My Review: I love this funny book about sibling problems. The story is about Natalie and her younger brother Alphonse. Just like so many typical sibling problems, Natalie, being older, likes her brother but sometimes he does things that make her not like him. The story starts off by showing us how much the two of them enjoy spending time together, naming pigeons, storytime, etc. but then we see why Alphonse sometimes upsets Natalie by eating her favourite book! I don’t want to spoil the story, but it’s very funny and has a happy ending.

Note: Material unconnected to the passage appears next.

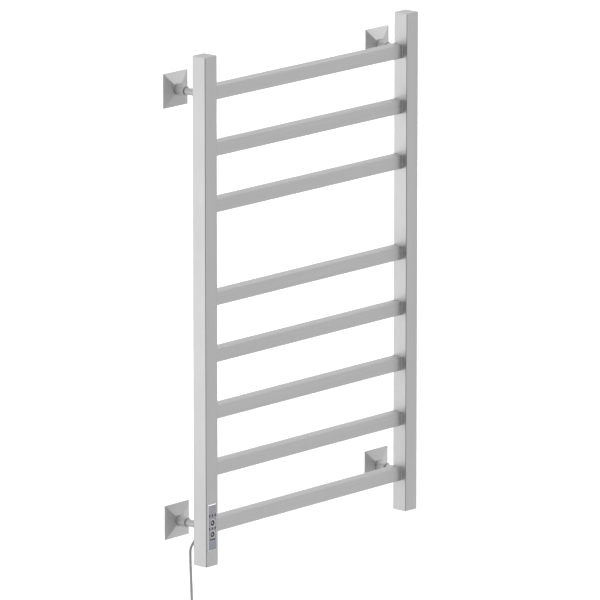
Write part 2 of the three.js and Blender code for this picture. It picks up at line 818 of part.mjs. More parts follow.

Simple and fun pictures inside this book

The pictures in this book really made me smile. Natalie and Alphonse are such simply drawn creatures but the book can really show their emotions well. The story also had me laughing, with both the pictures and the way some of the story was worded, especially about the ‘lunch was peas’ part which had me laughing for some silly reason. The book a paperback and around A4ish in size although square in shape. There are nice thick pages which aren’t glossy but show colours really well.

The text font is fun to read too.

I think kids, and especially those with siblings will relate to and enjoy this book. The ending is funny and sweet but also gets across a great message of getting along with your siblings. Apart from that adults might enjoy this too. I’m not a child myself but I found the whole book’s story and pictures really funny and engaging. I’d definitely recommend this book.